By running a single point energy calculation on the reactants geometry on the IRC calculations, we can calculate the energy of the different orbitals, hence able to determine their relative energy level on the MO diagram on Figure.5. From the results obtained, we have found that the formation of the HOMO and LUMO of the transition state is from the interaction between HOMO of the dienophile, 1,3-dioxole, and the LUMO of the diene, cyclohexadiene. This shows that the reaction is an inverse electron demand Diels-Alder Reaction, as the diene LUMO has a higher energy than the dienophile HOMO. The Diels-Alder reaction is between an electron-rich dienophile and an electro-poor diene. The two oxygen atoms on the 1,3-dioxole are electron donating in nature, leading to the interaction between LUMO of cyclohexadiene and HOMO of 1,3-dioxole. These two orbitals have energy levels that are closer in energy than the LUMO of 1,3-dioxole and HOMO or cyclohexadiene.

The energy of the HOMO and LUMO of the endothermic and exothermic transition states were also examined. Their relative energies were placed on the MO diagram according to the calculation. It can be seen that the HOMO-LUMO gap for the exothermic reaction is smaller as compared to the endothermic reaction. When examining the transition state, the HOMO of the endothermic transition state will be at lower energy as compared to the HOMO of the exothermic transition state. This is because, in an endothermic transition state, the p-orbitals of the oxygen on 1,3-dioxole will interact and overlap with the p-orbital of the cyclohexadiene. This in turns means that the HOMO of the transition is lowered and the LUMO is raised, leading to a larger HOMO-LUMO gap for the endothermic reaction.

Nf710 (talk) 22:36, 7 March 2018 (UTC) Well done for doing this but it would have been nice if you could have put the data in a table rather than just stating it.

Activation and Reaction Energies

Calculation regarding the activation energies and the reaction energies was done and recorded in Table.2 below.

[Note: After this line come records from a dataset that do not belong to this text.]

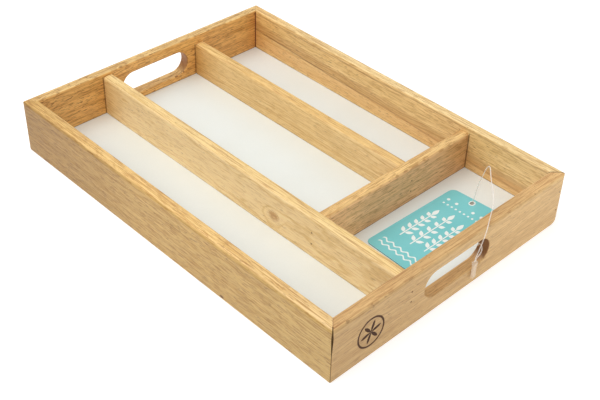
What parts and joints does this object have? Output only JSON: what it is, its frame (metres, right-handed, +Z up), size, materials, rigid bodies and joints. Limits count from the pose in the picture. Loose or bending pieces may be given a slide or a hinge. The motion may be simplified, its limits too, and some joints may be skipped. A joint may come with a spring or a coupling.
{
  "type": "cutlery tray",
  "caption": "Shallow wooden tray divided into compartments for cutlery, with a hand slot in each end, a white base panel and a card tag tied on by a nylon loop.",
  "frame": {"origin": "middle of the tray's underside, on the surface it stands on", "axes": "+X along the tray towards the end with the wide cross compartment and the tag, +Y across the tray towards the short divider's side, +Z up"},
  "size_m": [0.3838, 0.27, 0.075],
  "materials": {
    "rubberwood": "lacquered pale hardwood, satin, with fine open pores",
    "white_board": "hardboard with a matt white melamine face",
    "steel": "dull wire brads",
    "printed_card": "printed card, turquoise with a plain white pattern",
    "clear_nylon": "clear nylon"
  },
  "bodies": {
    "tray": {"front_long_side": "rubberwood", "back_long_side": "rubberwood", "left_end": "rubberwood", "right_end": "rubberwood", "base_panel": "white_board", "long_divider": "rubberwood", "short_divider": "rubberwood", "cross_divider": "rubberwood", "brads_corner_front_left": "steel", "brads_corner_front_right": "steel", "brads_corner_back_left": "steel", "brads_corner_back_right": "steel", "brads_long_divider_left": "steel", "brads_long_divider_right": "steel", "brads_short_divider_left": "steel", "brads_short_divider_cross": "steel", "brads_cross_divider_front": "steel", "brads_cross_divider_back": "steel", "tag_loop": "clear_nylon", "tag_loop_lock": "clear_nylon"},
    "tag": {"hang_tag": "printed_card"}
  },
  "joints": [
    {"name": "tag_lift", "type": "hinge", "parent": "tray", "child": "tag", "pos_m": [0.13695, 0.08946, 0.01416], "axis": [-0.9993, 0.0384, 0], "range_deg": [0, 125], "deforming": ["tag_loop"]}
  ]
}
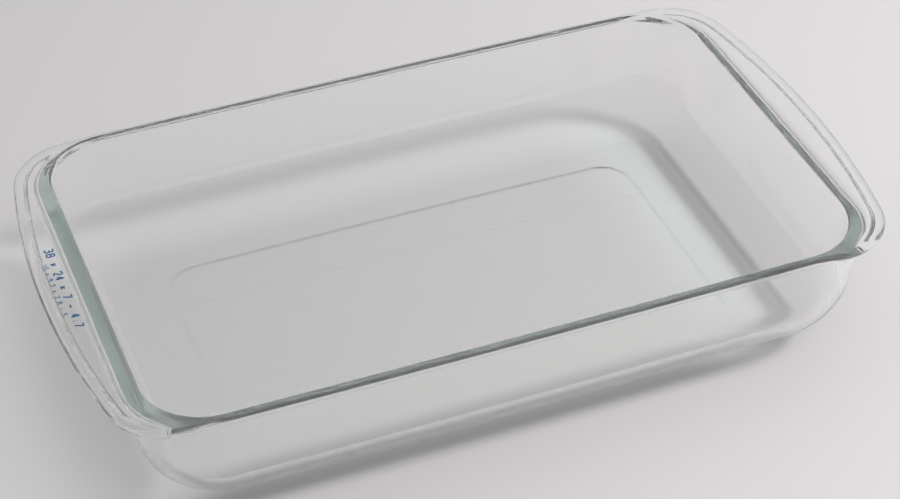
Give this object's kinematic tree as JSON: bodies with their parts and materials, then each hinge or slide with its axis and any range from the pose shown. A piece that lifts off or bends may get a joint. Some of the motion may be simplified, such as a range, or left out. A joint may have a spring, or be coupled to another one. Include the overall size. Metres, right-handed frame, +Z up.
{
  "type": "lasagna dish",
  "caption": "Deep rectangular clear glass oven dish with rounded corners, a beaded rim that widens into a bowed grip handle at each end, and a small printed row of figures on one handle",
  "frame": {"origin": "centre of the base, on the surface the dish stands on", "axes": "+Z up out of the open top, +X along the dish towards one handle, +Y across it; the printed handle is at -X"},
  "size_m": [0.434, 0.245, 0.0721],
  "materials": {
    "clear_glass": "fire-polished pressed soda-lime glass, faintly green through a long path",
    "enamel_print": "fired-on enamel, thin and slightly glossy"
  },
  "bodies": {
    "root": {"glass_dish": "clear_glass", "size_marking": "enamel_print"}
  },
  "joints": []
}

The energy of reactants, transition states, and products was extracted from their optimised structure using method described above. The reactants energies were calculated by summing the two individual reacts together, assuming that they are placed at infinite distances before the reaction occur and hence no interaction was made possible. To visualise the reaction better, a reaction coordinate was drawn below a well in Figure.6.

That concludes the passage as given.